The one Alibaba effort that did explicitly target the U.S. market, 11Main.com, was a conspicuous failure.

Public Critique

Jack isn’t shy about criticizing the old industrial model: “Chinese people used to feel a sense of pride for being the world’s factory. Now everyone realizes what it costs to be that factory. Our water has become undrinkable, our food inedible, our milk poisonous, and worst of all, the air in our cities is so polluted that we often cannot see the sun.” In his article, Jack also took aim at the government’s inaction toward the environmental crisis: “Before, no matter how hard we appealed to the privileged and the powerful for attention on water, air, and food security issues, nobody wanted to listen. The privileged still got their privileged water and privileged food.67 But everyone breathes the same air. It doesn’t matter how wealthy or powerful you are, if you can’t enjoy the sunshine, you can’t be truly happy.” Like many of the other superrich in China, Jack bought himself a pristine patch of paradise abroad. In 2015, with the help of the Nature Conservancy, an environmental foundation founded by a former Goldman Sachs banker, Jack purchased the $23 million Brandon Park estate in New York State’s Adirondack Mountains; the estate is part of a holding that once belonged to the Rockefeller family.

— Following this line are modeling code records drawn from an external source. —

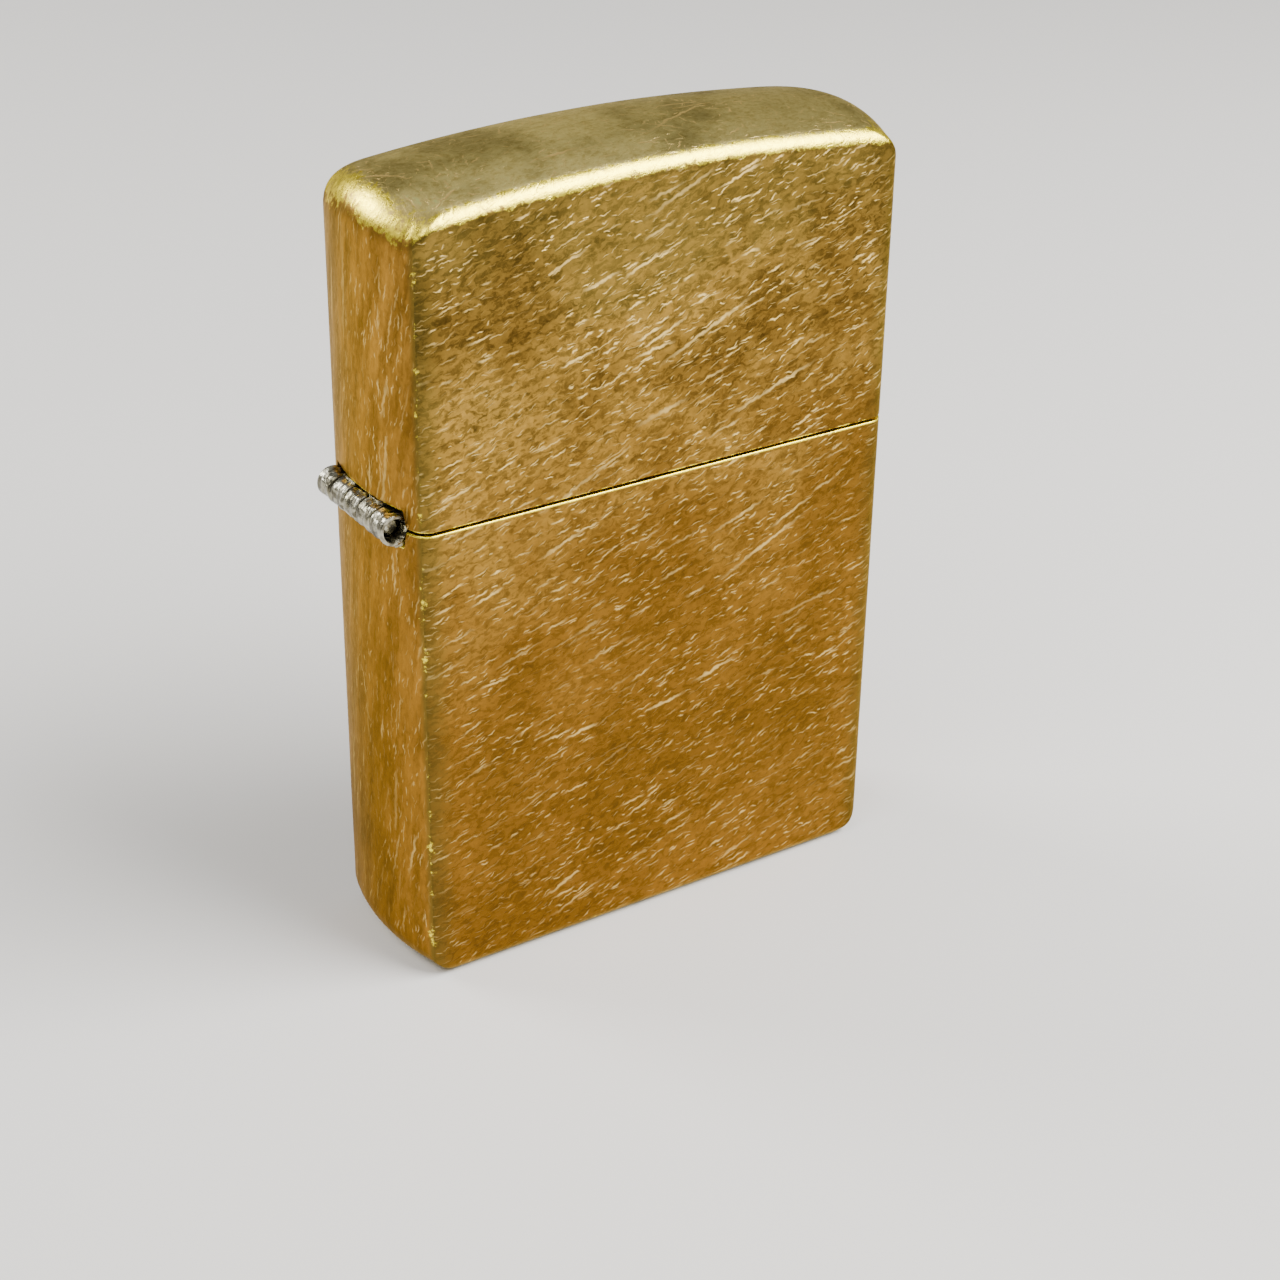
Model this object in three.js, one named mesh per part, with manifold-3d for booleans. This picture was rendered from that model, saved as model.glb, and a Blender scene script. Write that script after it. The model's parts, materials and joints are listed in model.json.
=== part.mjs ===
// A flip-top petrol lighter, standing closed on its base: brass case and lid on a five-knuckle hinge, and the
// steel insert that lifts out of the case, with its wick, wadding, flint and striking wheel.
// Millimetres, +Z up, +X across the width away from the hinge, front face towards -Y.
// The origin is the middle of the base's resting face.
import * as THREE from "three";
import { mergeVertices } from "three/addons/utils/BufferGeometryUtils.js";
import Module from "manifold-3d";

const wasm = await Module();
wasm.setup();

// ---- Driving dimensions ----
const running = 0.05; // radial play of a pin in its hole
const seam = 0.15; // gap between pieces that sit against each other
const clear = 0.3; // gap between pieces that pass each other

const caseWidth = 38.6;
const caseDepth = 12.4;
const caseHeight = 56.6;
const wall = 0.7;
const splitHeight = 34.15;
const splitGap = 0.24;
const sideBulge = 1.2; // how far the middle of a narrow side stands out past its edges
const topDome = 1.3; // rise of the lid's top across the width
const topCrown = 0.9; // rise of the lid's top across the depth
const cornerRadius = 2.5;
const edgeRadius = 1.0;
const grooveInset = [3.2, 2.0]; // from the case's sides to the groove in the base, across X and Y
const grooveWidth = 0.6;
const grooveDepth = 0.25;

const hingeX = -19.2;
const barrelRadius = 1.1;
const pinRadius = 0.62;
const pinRecess = 0.8; // how far the pin stops short of the barrel's ends
const knuckleCount = 5;
const knucklePitch = 1.8;
const knuckleGap = 0.12;
const leafThickness = 0.4;
const leafStart = 1.0; // near edge of each leaf, measured from the pin
const leafReach = 10.5; // far edge of each leaf, measured from the pin
const webReach = 1.2; // how far a knuckle's web runs along its leaf, measured from the pin
const lipReach = 1.3; // how far the lid's cam lip stands in from its leaf
const lidTravel = 135; // degrees, closed to open

const insertMidX = 0.2;
const insertWidth = 35.9;
const insertDepth = 10.4;
const insertBottom = 1.3;
const insertTop = 36.4;
const tankWall = 0.5;
const deckThickness = 0.6;

const chimneyLeft = -8.0;
const chimneyWidth = 13.6;
const chimneyDepth = 9.0;
const chimneyTop = 49.6;
const chimneyWall = 0.5;
const chimneyCorner = 2.4;
const ventRadius = 1.05;
const ventRows = [
  { count: 3, drop: 2.9 },
  { count: 2, drop: 6.3 },
  { count: 3, drop: 9.7 },
];
const ventPitch = 3.7;

const wheelX = 9.9;
const wheelZ = 42.6;
const wheelRadius = 4.1;
const wheelThickness = 4.1;
const wheelTeeth = 40;
const toothDepth = 0.35;
const axleRadius = 0.9;
const lugThickness = 0.6;
const lugRadius = 2.0;

const flintRadius = 1.2;
const flintLength = 5.1;
const flintTubeBore = 1.4;
const flintTubeRadius = 1.9;
const springWire = 0.24;
const springTurns = 12;
const springBottom = 6.7;
const springTop = 31.2;
const screwHeadRadius = 2.4;

const camX = -12.6;
const camZ = 38.5;
const camThickness = 2.0;
const camRivetRadius = 0.6;
const earThickness = 0.5;
const earRadius = 1.4;
const springRivetX = -9.7;
const camSpringRange = [-14.4, -8.4];

const wickX = chimneyLeft + chimneyWidth / 2;
const wickRadius = 1.45;
const waddingCount = 5;
const waddingBottom = 5.0;
const waddingTop = 34.7;
const feltRange = [1.9, 4.3];

// ---- Finishes ----
const brass = { color: 0xb08d3c, roughness: 0.42, metalness: 1.0 };
const steel = { color: 0xb9b7ae, roughness: 0.38, metalness: 1.0 };
const darkSteel = { color: 0x77757a, roughness: 0.5, metalness: 1.0 };
const ferro = { color: 0x4a4744, roughness: 0.7, metalness: 0.6 };
const cotton = { color: 0xe9e4d8, roughness: 0.95, metalness: 0.0 };
const wickYarn = { color: 0xd8cfba, roughness: 0.9, metalness: 0.0 };
const felt = { color: 0xd9d4c6, roughness: 0.95, metalness: 0.0 };

// ---- Solids: joining and cutting ----
function toSolid(geometry) {
  const bare = geometry.clone();
  bare.deleteAttribute("normal");
  bare.deleteAttribute("uv");
  const merged = mergeVertices(bare, 1e-4);
  return new wasm.Manifold(
    new wasm.Mesh({
      numProp: 3,
      vertProperties: merged.attributes.position.array,
      triVerts: new Uint32Array(merged.index.array),
    }),
  );
}

function toGeometry(solid) {
  const mesh = solid.getMesh();
  const geometry = new THREE.BufferGeometry();
  geometry.setAttribute("position", new THREE.BufferAttribute(mesh.vertProperties, 3));
  geometry.setIndex(new THREE.BufferAttribute(mesh.triVerts, 1));
  geometry.computeVertexNormals();
  return geometry;
}

const join = (first, ...others) =>
  toGeometry(others.reduce((solid, other) => solid.add(toSolid(other)), toSolid(first)));

const cut = (blank, ...tools) =>
  toGeometry(tools.reduce((solid, tool) => solid.subtract(toSolid(tool)), toSolid(blank)));

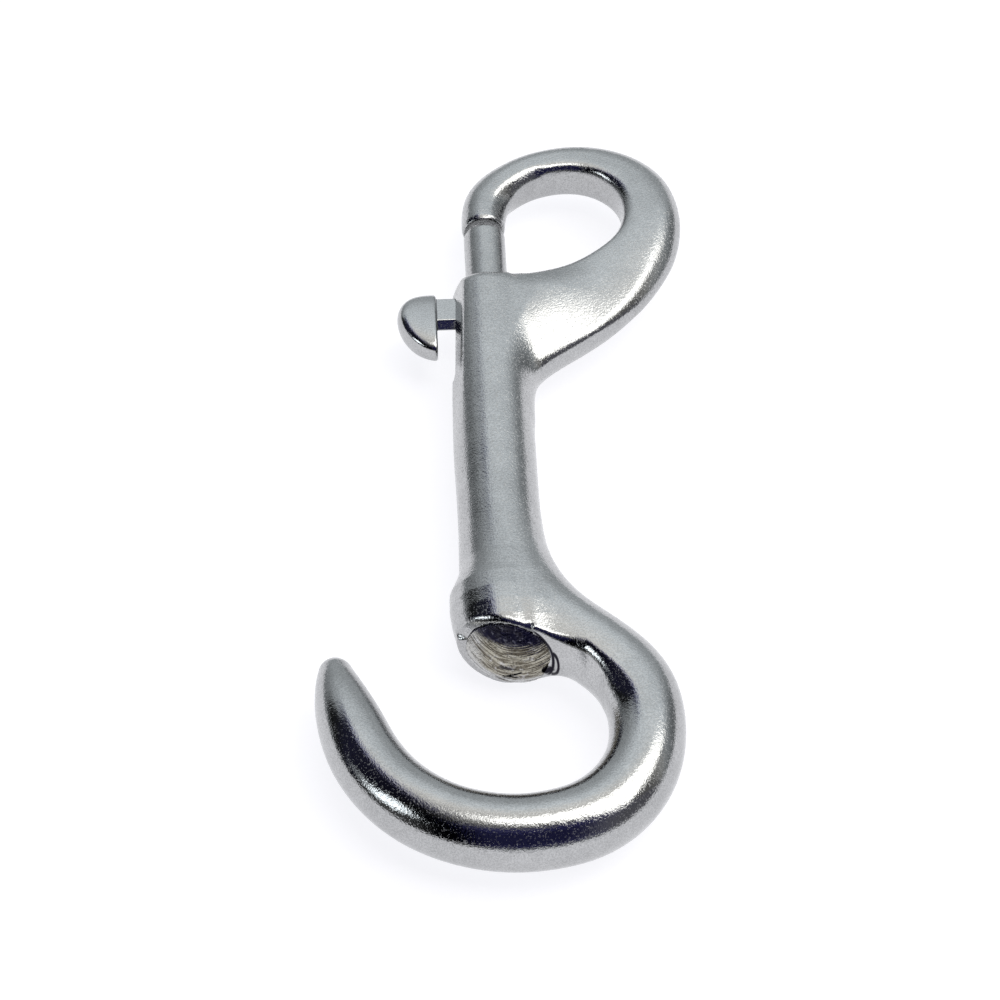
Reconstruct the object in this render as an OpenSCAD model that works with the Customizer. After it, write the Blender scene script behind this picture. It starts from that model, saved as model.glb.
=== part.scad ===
// Bolt snap with a fixed eye, a sliding spring bolt and an open hook.
// It lies flat: the long axis is Y with the eye at +Y, the thumb stud
// points to -X, and Z is the thickness. The barrel's bore is the line
// x = 0, z = 0 of the drawing frame; place() moves that frame so that the
// origin is the middle of the underside of the whole snap.

/* [Barrel] */
// Outside diameter of the barrel
barrel_d = 9.48; // [9.2:0.1:9.8]
// Sideways offset of the barrel's skin from its bore, thicker on the stud's side
barrel_shift = -0.2; // [-0.3:0.05:0]
// Distance of the barrel's top end from the drawing origin
barrel_top = 25.1; // [24.8:0.1:25.6]
// Radius of the rounded top edge of the barrel
barrel_round = 1.6; // [0.6:0.2:2.2]

/* [Bolt] */
// Diameter of the sliding bolt
bolt_d = 5; // [4.8:0.05:5.1]
// Radial running clearance of the bolt in its bore
bolt_clearance = 0.05; // [0.03:0.01:0.1]
// Stroke of the bolt from shut to fully drawn
bolt_travel = 9; // [8:0.5:9]

/* [Thumb stud] */
// Length of the thumb knob's flat back, along the barrel
knob_l = 9.4; // [8.4:0.1:9.8]
// Thickness of the knob
knob_t = 3.9; // [3.2:0.1:4.2]
// Height of the knob's dome
knob_h = 4.7; // [3.6:0.1:5]
// Length of the stem along the barrel
stem_l = 3.9; // [3:0.1:4]
// Thickness of the stem
stem_t = 1.4; // [1.2:0.1:1.8]

/* [Eye] */
// Full thickness of the eye's bar at its top
eye_bar_t = 5.3; // [5:0.1:5.6]
// Full thickness of the web where it leaves the barrel
web_t = 8.2; // [7.6:0.2:8.6]

/* [Hook] */
// Scale of the hook bar's section about its middle line
hook_bar = 1; // [0.92:0.02:1.04]

/* [Spring] */
// Wire diameter of the return spring
wire_d = 0.6; // [0.4:0.1:0.7]
// Number of coils of the spring
coils = 13; // [10:1:15]

/* [End plug] */
// Diameter of the plug that closes the bore
plug_d = 8.6; // [8:0.1:8.8]
// Distance of the plug's inner face below the drawing origin
plug_seat = 24.5; // [24:0.5:25]
// Diameter of the plug's upset head, outside the barrel's end face
plug_head_d = 9.4; // [9:0.1:9.6]
// Height of the head's dome over the end face
plug_head_h = 1.5; // [1:0.1:1.8]

/* [Hidden] */
$fn = 64;
eps = 0.01;

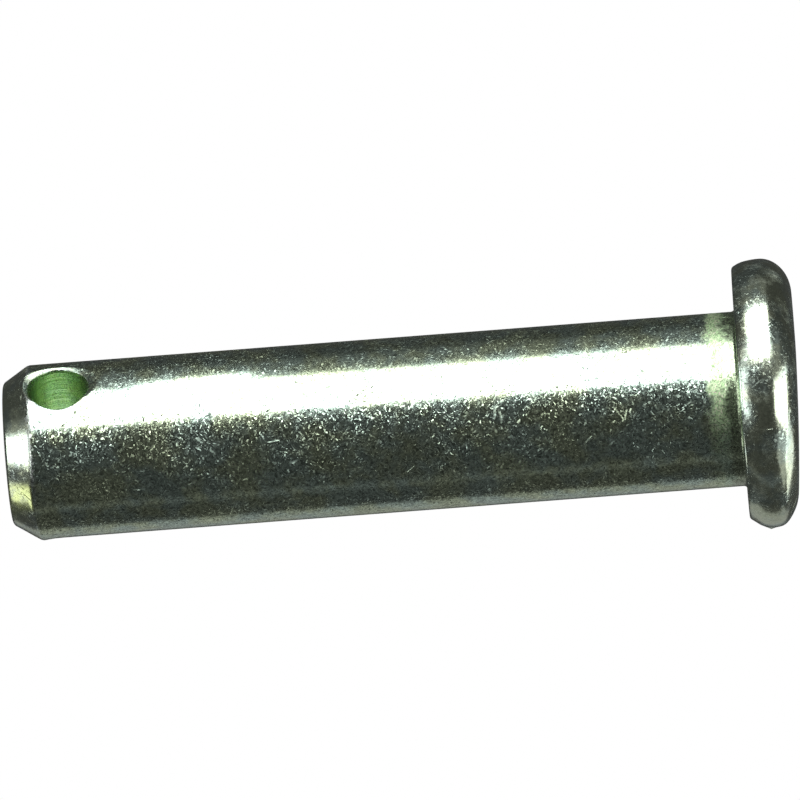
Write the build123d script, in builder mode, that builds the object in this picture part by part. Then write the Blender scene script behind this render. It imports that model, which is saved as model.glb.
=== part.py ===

One high-profile real estate entrepreneur, Vantone Holdings’s Feng Lun, even blogged—then later deleted—the following message: “A private tycoon once said, ‘In the eyes of a government official, we are nothing but cockroaches. If he wants to kill you, he kills you. If he wants to let you live, he lets you live.’” The temporary and still unexplained disappearance in December 2015 of Fosun chairman Guo Guangchang—once feted as a “Warren Buffet of China”—further illustrates those risks.